Novel Treatment for Ocular Squamous Cell Carcinoma Looks Promising
Although typically slow to spread, squamous cell carcinomas (SCCs) aggressively invade local tissue, causing tissue damage and dysfunction. SCC remains the most common neoplasia (tumor) of the equine eye, occurring in, on, or around the eye, and is the second most common tumor in horses.

Depending on the location and how invasive the tumor is at the time of diagnosis, treatment can be challenging. In addition to surgical excision, which may not be feasible, other treatment options include cryotherapy, topical/injectable chemotherapy, and photodynamic and radiation therapy.

At the 2019 annual convention of the American Association of Equine Practitioners (AAEP), held Dec. 7-11 in Denver, Kathryn Wotman, DVM, Dipl. ACVIM (Large Animal), Dipl. ACVO, assistant professor of comparative ophthalmology at Colorado State University’s College of Veterinary Medicine and Biomedical Sciences, described an option from human medicine that was recently applied to horses.

“Topical and intra-tumoral immunotherapy using interferon alpha-2b was recently evaluated as an alternative therapy in people with ocular SCC,” Wotman said.

Interferon is a proinflammatory cytokine that, after injection, stimulates the body’s immune system to destroy the cancer cells and promote programed cell death (apoptosis) of the abnormal tumor tissue.

“Interferon alpha-2b has not been studied specifically for the treatment of SCC in horses,” she said. “However, recombinant human interferon alpha-2b has been used safely in horses for treatment of other disease processes.”

Wotman and colleagues therefore explored the use of interferon alpha-2b in nine equine eyes with confirmed eyelid SCC. Each eye was treated with 10 million units interferon alpha-2b injected around the tumor every two weeks for a total of four to six treatments. The team followed the horses for up to one year after injection.
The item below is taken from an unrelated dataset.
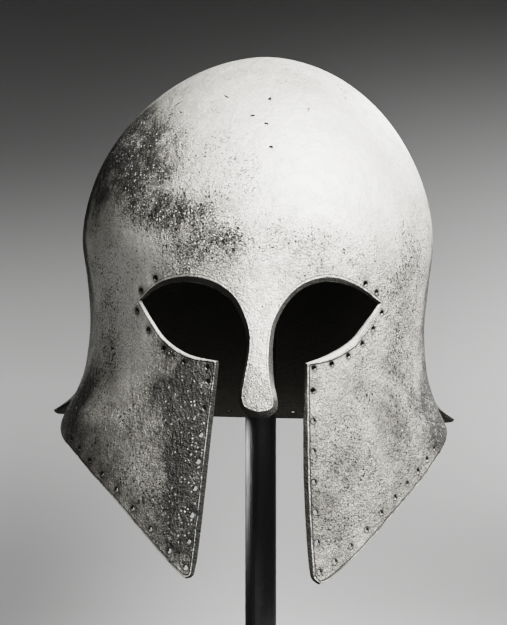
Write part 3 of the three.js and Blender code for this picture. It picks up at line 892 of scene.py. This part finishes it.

One horse was removed from the study due to owner concerns regarding disease progression, and one was lost to follow-up.

“For the remaining eyes, results showed either a reduction in tumor size or complete regression,” said Wotman.

For example, one tumor was originally 30.5 mm², and it regressed completely following the third injection. A second tumor measured 129 mm2 and was reduced by 74%. A third tumor measuring 264 mm² achieved 100% tumor regression, and a fourth tumor measuring 17 mm² had a 32% reduction following treatment.

Three of these tumors reduced enough in size following interferon treatments that veterinarians could perform surgical excision to achieve tumor-free margins.

“The results of this pilot study revealed that perilesional injection of interferon alpha-2b effectively reduced tumor volume and had minimal side effects such as local swelling,” Wotman summarized.